Exercise description - Only the lines from the first one through the line with "RIGHT_ASIDE = 0.0018" should be printed, exactly as they appear.

++++

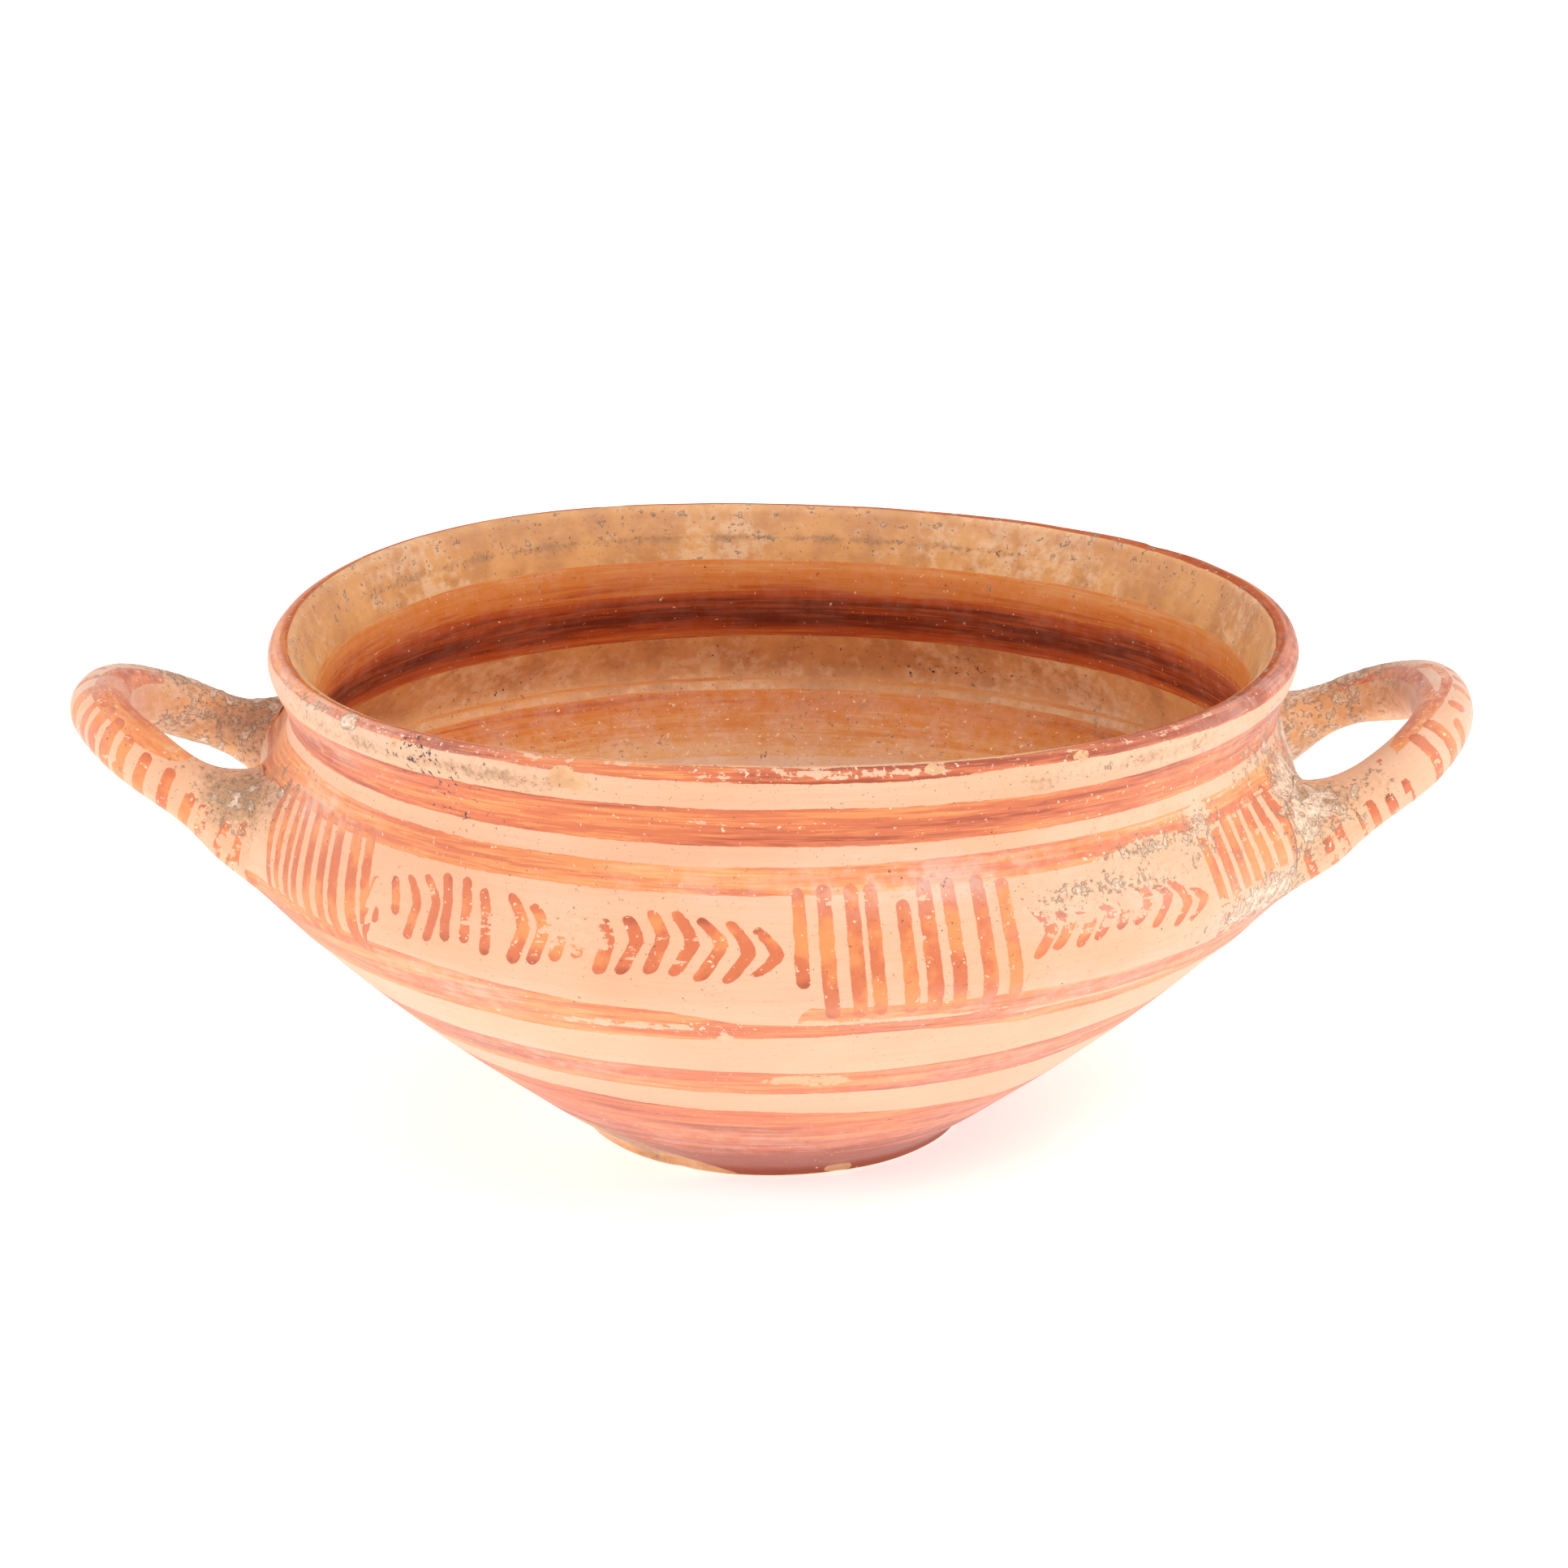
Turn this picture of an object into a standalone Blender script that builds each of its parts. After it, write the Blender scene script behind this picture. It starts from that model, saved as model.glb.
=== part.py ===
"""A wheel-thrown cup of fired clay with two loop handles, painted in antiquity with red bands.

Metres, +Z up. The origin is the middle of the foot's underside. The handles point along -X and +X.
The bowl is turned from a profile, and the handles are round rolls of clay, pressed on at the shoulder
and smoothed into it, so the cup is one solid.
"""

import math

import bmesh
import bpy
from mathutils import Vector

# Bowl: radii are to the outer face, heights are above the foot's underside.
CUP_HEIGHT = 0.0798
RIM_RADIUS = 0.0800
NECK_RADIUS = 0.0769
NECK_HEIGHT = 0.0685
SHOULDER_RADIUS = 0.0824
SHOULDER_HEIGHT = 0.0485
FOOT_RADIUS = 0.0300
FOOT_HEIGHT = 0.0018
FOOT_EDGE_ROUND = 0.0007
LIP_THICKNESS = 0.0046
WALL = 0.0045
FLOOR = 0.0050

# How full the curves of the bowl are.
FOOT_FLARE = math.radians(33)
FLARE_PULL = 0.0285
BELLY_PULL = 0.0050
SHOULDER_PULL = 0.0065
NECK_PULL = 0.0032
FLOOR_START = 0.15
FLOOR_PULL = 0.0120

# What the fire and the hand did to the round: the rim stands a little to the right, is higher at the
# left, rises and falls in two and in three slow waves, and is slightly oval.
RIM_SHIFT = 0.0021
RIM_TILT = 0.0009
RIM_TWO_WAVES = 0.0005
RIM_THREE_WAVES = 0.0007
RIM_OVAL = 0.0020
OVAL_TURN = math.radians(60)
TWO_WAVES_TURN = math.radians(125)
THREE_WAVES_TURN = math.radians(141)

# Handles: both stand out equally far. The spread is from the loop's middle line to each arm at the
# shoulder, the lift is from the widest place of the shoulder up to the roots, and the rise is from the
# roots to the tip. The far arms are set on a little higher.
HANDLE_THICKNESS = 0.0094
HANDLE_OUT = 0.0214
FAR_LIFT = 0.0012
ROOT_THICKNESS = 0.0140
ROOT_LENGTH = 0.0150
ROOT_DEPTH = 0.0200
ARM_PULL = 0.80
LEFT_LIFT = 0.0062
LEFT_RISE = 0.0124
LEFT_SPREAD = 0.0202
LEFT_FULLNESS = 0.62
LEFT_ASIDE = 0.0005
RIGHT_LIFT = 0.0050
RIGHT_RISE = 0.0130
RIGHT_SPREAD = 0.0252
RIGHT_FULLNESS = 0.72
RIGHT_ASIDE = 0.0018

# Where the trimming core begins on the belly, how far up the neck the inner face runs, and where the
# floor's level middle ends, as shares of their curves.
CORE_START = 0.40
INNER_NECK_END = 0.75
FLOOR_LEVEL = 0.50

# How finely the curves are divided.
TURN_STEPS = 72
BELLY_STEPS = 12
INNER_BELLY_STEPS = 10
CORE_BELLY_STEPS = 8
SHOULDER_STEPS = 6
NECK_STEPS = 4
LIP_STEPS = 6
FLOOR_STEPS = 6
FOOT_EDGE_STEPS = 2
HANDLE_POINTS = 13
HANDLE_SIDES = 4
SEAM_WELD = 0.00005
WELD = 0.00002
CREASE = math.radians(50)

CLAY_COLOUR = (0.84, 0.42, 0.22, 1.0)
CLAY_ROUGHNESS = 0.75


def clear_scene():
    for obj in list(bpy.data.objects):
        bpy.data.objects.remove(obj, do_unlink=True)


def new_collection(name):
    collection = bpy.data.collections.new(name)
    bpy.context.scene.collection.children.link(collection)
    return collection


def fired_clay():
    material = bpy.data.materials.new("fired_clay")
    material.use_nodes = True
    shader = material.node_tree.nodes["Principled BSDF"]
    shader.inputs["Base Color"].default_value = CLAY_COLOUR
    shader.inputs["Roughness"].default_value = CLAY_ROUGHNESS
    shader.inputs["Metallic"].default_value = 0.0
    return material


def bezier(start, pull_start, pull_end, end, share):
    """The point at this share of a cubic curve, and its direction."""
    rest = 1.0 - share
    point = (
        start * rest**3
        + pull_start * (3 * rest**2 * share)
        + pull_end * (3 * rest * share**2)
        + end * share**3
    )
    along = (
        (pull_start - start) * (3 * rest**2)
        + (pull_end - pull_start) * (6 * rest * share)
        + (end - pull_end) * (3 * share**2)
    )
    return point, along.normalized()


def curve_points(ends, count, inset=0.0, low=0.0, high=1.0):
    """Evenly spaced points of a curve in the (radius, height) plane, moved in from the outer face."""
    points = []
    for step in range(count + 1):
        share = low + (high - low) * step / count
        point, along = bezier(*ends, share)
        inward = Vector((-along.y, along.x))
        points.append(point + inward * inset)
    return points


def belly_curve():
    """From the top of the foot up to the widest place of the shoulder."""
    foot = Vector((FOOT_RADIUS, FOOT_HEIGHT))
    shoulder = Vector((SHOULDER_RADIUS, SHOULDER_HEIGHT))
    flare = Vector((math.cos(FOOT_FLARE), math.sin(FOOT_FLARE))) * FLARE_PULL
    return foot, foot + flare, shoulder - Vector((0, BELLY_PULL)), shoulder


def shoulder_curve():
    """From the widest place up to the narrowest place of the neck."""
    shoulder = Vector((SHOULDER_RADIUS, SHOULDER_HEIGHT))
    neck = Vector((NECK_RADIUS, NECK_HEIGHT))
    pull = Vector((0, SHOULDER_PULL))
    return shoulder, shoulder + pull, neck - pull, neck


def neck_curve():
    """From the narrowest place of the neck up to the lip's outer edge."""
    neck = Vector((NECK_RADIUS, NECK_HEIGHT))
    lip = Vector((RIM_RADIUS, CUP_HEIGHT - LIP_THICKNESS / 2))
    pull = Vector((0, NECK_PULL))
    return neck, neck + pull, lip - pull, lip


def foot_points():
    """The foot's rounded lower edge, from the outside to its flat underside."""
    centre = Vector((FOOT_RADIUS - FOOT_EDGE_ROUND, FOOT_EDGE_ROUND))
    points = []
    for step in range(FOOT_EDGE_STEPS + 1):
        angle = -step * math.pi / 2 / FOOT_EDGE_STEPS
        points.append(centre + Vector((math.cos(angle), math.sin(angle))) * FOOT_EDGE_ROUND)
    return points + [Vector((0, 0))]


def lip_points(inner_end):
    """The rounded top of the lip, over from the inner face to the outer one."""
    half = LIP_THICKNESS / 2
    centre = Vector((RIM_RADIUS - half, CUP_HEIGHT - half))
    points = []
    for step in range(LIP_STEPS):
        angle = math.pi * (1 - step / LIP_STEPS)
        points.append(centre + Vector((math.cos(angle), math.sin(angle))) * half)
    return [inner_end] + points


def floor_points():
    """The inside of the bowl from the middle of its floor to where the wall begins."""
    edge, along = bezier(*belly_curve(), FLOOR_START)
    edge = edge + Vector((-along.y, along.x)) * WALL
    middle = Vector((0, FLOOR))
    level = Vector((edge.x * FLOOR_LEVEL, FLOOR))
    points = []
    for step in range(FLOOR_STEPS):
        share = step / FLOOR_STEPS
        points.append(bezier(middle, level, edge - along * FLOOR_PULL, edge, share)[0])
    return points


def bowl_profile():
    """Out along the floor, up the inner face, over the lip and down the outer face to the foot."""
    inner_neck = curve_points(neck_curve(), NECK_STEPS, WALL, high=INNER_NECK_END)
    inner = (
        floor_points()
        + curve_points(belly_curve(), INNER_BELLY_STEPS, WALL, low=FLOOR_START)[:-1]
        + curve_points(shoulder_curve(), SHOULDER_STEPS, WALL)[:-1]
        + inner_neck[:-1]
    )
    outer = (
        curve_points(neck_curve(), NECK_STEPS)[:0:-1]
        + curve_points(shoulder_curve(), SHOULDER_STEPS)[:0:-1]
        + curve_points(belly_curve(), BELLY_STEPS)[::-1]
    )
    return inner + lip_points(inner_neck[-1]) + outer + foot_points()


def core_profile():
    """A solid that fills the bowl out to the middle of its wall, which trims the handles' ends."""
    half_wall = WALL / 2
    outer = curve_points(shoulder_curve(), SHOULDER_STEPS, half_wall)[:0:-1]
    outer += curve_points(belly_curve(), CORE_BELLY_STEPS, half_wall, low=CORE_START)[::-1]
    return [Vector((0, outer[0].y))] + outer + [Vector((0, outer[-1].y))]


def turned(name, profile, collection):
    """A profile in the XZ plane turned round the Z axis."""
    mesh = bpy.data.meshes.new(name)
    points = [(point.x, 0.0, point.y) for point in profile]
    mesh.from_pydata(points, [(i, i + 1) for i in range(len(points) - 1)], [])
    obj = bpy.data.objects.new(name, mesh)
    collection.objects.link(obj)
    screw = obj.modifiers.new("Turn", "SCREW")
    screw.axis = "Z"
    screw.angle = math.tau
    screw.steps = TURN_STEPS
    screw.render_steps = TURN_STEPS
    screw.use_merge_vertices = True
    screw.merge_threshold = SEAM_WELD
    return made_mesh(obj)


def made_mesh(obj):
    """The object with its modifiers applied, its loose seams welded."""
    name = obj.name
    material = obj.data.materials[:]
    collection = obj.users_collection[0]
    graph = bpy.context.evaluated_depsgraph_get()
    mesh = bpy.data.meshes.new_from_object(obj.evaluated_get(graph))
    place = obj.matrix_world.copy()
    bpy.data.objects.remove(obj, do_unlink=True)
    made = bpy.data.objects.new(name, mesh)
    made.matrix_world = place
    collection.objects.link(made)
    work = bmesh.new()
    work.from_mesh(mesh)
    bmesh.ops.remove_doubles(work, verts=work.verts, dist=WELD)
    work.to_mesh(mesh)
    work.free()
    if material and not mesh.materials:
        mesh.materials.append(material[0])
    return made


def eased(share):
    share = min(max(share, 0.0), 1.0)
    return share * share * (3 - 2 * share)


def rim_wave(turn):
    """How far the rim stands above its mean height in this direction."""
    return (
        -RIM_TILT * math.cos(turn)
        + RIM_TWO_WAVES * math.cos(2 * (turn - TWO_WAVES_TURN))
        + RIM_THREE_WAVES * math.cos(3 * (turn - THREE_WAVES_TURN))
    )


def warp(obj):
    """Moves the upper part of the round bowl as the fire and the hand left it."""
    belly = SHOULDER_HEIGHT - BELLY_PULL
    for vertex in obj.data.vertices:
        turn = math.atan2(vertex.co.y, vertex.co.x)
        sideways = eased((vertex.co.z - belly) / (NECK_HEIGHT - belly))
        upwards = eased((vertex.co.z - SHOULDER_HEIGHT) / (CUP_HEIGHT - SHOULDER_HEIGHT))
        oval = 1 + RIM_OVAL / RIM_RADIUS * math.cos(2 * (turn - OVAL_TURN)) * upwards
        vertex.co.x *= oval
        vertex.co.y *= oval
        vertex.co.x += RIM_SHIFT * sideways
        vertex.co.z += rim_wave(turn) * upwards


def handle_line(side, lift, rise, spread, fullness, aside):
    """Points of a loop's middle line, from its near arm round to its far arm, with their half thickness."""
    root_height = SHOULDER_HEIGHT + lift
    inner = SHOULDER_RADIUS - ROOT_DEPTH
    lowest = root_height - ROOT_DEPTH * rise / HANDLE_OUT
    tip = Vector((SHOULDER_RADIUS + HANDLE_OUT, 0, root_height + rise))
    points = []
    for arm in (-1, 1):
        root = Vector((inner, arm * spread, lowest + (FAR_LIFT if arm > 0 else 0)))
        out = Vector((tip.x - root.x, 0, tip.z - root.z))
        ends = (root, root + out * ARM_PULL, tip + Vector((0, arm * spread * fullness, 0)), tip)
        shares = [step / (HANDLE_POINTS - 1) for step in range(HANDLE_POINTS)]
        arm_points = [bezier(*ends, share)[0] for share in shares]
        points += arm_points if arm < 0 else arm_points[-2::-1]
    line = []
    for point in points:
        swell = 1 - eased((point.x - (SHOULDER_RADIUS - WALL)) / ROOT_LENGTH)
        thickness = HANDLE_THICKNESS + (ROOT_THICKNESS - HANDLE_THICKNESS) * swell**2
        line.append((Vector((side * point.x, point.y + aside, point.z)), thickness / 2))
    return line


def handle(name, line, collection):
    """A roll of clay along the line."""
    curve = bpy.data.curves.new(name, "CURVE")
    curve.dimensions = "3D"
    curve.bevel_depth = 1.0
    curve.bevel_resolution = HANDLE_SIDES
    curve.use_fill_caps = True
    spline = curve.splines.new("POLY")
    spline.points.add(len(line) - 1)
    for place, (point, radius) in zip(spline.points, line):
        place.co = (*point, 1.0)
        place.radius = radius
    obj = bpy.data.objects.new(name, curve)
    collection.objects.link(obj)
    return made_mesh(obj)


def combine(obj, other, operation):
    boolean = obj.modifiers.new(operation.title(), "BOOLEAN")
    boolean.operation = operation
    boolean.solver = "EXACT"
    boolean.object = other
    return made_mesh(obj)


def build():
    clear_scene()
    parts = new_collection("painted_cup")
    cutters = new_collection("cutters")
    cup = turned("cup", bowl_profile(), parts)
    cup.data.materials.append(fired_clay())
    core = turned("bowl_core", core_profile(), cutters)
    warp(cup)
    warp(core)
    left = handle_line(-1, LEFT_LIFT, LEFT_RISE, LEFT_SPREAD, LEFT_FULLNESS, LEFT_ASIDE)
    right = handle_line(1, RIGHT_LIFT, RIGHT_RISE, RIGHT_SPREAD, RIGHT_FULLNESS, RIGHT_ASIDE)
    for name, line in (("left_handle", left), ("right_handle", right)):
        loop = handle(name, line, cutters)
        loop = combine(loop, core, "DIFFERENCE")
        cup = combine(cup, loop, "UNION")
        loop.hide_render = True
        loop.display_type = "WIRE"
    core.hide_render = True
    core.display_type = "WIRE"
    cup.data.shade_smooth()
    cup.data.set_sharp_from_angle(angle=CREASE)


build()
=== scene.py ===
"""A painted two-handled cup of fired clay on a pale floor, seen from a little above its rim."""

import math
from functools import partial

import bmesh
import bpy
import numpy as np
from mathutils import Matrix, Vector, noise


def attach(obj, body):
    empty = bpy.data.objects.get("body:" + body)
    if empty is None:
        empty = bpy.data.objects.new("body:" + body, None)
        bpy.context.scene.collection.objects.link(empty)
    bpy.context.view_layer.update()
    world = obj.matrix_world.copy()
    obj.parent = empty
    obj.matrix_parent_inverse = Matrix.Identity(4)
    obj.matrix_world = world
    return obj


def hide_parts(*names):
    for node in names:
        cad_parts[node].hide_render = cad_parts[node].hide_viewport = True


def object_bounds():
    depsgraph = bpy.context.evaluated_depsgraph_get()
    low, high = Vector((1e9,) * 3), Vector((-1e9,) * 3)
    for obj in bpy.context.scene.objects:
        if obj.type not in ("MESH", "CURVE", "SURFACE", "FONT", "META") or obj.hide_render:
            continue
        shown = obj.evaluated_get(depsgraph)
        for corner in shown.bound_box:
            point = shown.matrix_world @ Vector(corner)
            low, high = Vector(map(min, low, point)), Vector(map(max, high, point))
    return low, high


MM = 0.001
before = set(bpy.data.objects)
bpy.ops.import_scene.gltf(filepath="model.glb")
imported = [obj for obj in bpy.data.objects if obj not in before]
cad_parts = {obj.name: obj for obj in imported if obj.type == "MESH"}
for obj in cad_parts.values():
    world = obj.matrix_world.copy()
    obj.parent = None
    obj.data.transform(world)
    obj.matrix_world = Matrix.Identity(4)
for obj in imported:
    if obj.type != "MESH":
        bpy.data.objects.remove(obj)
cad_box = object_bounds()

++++

Correct output -
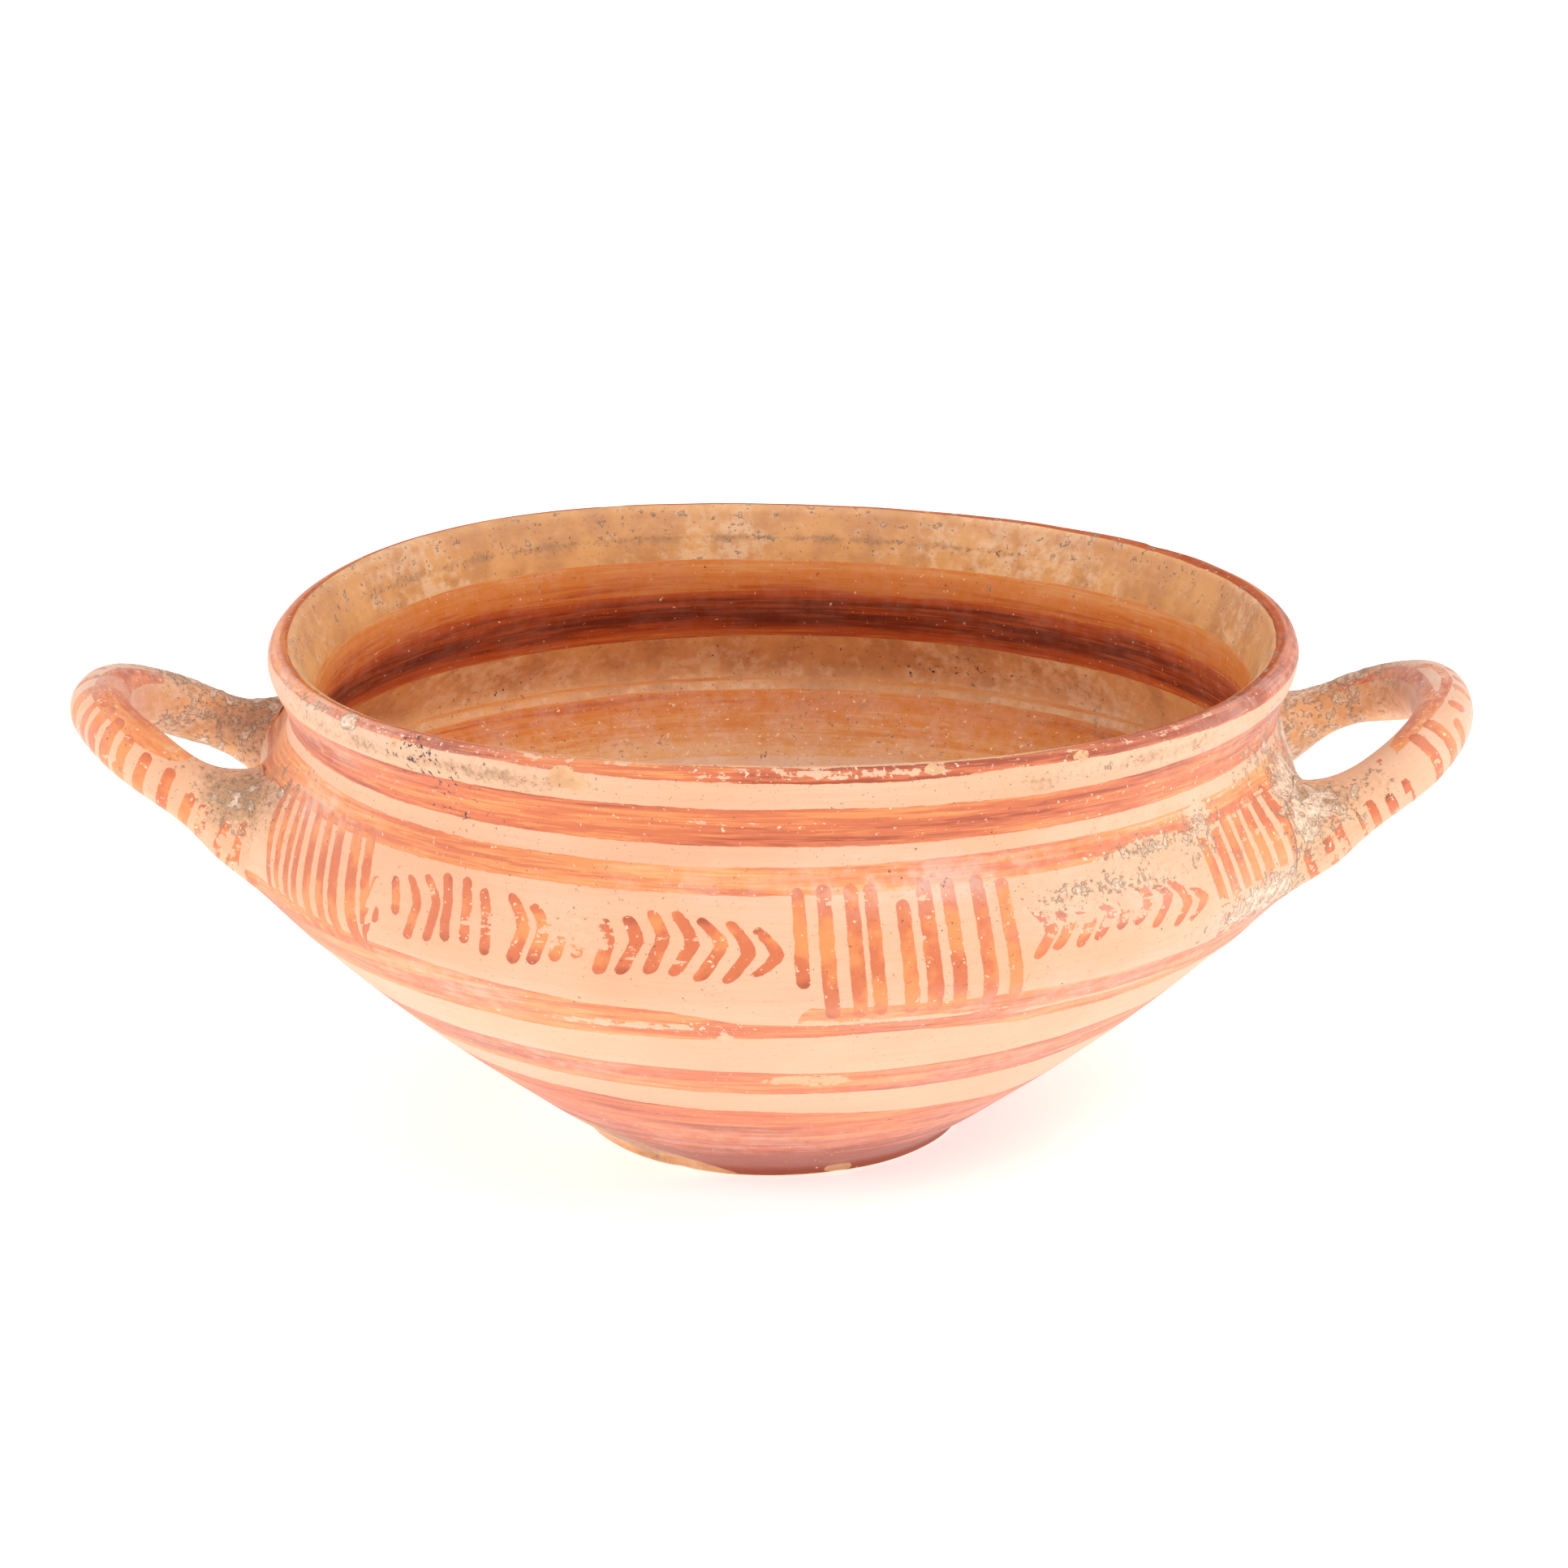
Turn this picture of an object into a standalone Blender script that builds each of its parts. After it, write the Blender scene script behind this picture. It starts from that model, saved as model.glb.
=== part.py ===
"""A wheel-thrown cup of fired clay with two loop handles, painted in antiquity with red bands.

Metres, +Z up. The origin is the middle of the foot's underside. The handles point along -X and +X.
The bowl is turned from a profile, and the handles are round rolls of clay, pressed on at the shoulder
and smoothed into it, so the cup is one solid.
"""

import math

import bmesh
import bpy
from mathutils import Vector

# Bowl: radii are to the outer face, heights are above the foot's underside.
CUP_HEIGHT = 0.0798
RIM_RADIUS = 0.0800
NECK_RADIUS = 0.0769
NECK_HEIGHT = 0.0685
SHOULDER_RADIUS = 0.0824
SHOULDER_HEIGHT = 0.0485
FOOT_RADIUS = 0.0300
FOOT_HEIGHT = 0.0018
FOOT_EDGE_ROUND = 0.0007
LIP_THICKNESS = 0.0046
WALL = 0.0045
FLOOR = 0.0050

# How full the curves of the bowl are.
FOOT_FLARE = math.radians(33)
FLARE_PULL = 0.0285
BELLY_PULL = 0.0050
SHOULDER_PULL = 0.0065
NECK_PULL = 0.0032
FLOOR_START = 0.15
FLOOR_PULL = 0.0120

# What the fire and the hand did to the round: the rim stands a little to the right, is higher at the
# left, rises and falls in two and in three slow waves, and is slightly oval.
RIM_SHIFT = 0.0021
RIM_TILT = 0.0009
RIM_TWO_WAVES = 0.0005
RIM_THREE_WAVES = 0.0007
RIM_OVAL = 0.0020
OVAL_TURN = math.radians(60)
TWO_WAVES_TURN = math.radians(125)
THREE_WAVES_TURN = math.radians(141)

# Handles: both stand out equally far. The spread is from the loop's middle line to each arm at the
# shoulder, the lift is from the widest place of the shoulder up to the roots, and the rise is from the
# roots to the tip. The far arms are set on a little higher.
HANDLE_THICKNESS = 0.0094
HANDLE_OUT = 0.0214
FAR_LIFT = 0.0012
ROOT_THICKNESS = 0.0140
ROOT_LENGTH = 0.0150
ROOT_DEPTH = 0.0200
ARM_PULL = 0.80
LEFT_LIFT = 0.0062
LEFT_RISE = 0.0124
LEFT_SPREAD = 0.0202
LEFT_FULLNESS = 0.62
LEFT_ASIDE = 0.0005
RIGHT_LIFT = 0.0050
RIGHT_RISE = 0.0130
RIGHT_SPREAD = 0.0252
RIGHT_FULLNESS = 0.72
RIGHT_ASIDE = 0.0018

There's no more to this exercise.